To tackle this issue we have a few options. We could at data creation time crawl the route network to find small islands of connectivity. We could mark the edges in these islands so that loki would know to only send them to the routing algorithm if both input coordinates were in the same island. Or we could use a multi-pass approach in which we have the routing algorithm detect when its search is trapped in an island of connectivity and send the list of edges with in back to loki as a set of edges excluded from the correlation process. That latter would seem like the best option at this point in time simply because the information needed to store and time to crawl the tiles to find these small islands of connectivity would be prohibative.

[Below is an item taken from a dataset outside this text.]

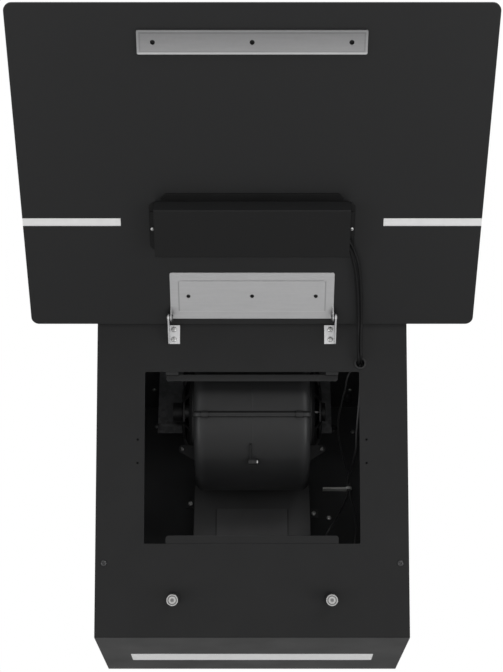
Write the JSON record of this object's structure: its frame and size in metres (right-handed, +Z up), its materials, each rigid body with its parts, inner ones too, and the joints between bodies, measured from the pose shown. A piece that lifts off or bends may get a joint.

The final area for future work would be an elaboration to what was said earlier about wanting only to look a the highest detail level of route network data. One could conceive of a scenario in which a user has a route and they want to drag a portion of that route so as to force it toward a certain feature. If the route network is dense where that feature lives but the users map is zoomed out such that the user only sees certain route network edges loki should attempt to correlate to those rather than the possibly not visible edges in the area. Essentially when doing a correlation at a course zoom level we may want to exclude certain classes of edges that are unlikely to be visible to the user interacting with the map.